Fakt sei aber auch, dass der BVV keinerlei Mittel für derlei Aktivitäten hat. Prange: „Es gibt aber von außen eine ermutigende Spendeninitiative, die wir jüngst auf unsere Mitglieder erweitert haben. Letztlich hoffen wir auf das Engagement zahlreicher Anhänger der Barmer Anlagen und sind dabei auf außergewöhnliches Engagement für diese Jahrhundertchance angewiesen.“

Sollte sich das Interesse konkretisieren, käme für mögliche Wohnbebauung nur noch die Restfläche infrage. Kürekli spricht für diesen Fall von zehn bis 20 Interessenten, die hier als Bauherren-Initiative aktiv werden könnten. Ob es für entsprechende Bauanträge irgendwann eine politische Mehrheit gäbe, ist eine offene Frage, die schon bei der Vorstellung des Gesamtvorhabens auf dem Immobilientag schnell in den Vordergrund rückte.

2019 gab es eine eindeutige Beschlusslage, nach der an dieser Stelle Versiegelung und Überbauung von Natur und Landschaft ausgeschlossen werden.
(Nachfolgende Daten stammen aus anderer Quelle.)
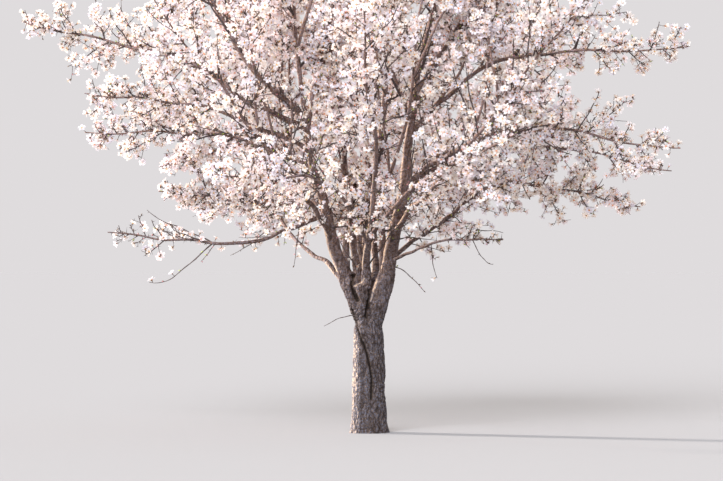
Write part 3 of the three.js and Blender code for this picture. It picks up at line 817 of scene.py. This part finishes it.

Dies könnte sich bei künftigen Abstimmungen zwar ändern. Aber aktuell haben sich nicht nur der Barmer Bezirksbürgermeister Lücke (CDU), der Bürgerverein Hochbarmen und Oberbürgermeister Uwe Schneidewind, sondern auch die großen Fraktionen im Stadtrat erneut eindeutig gegen die Bebauung positioniert.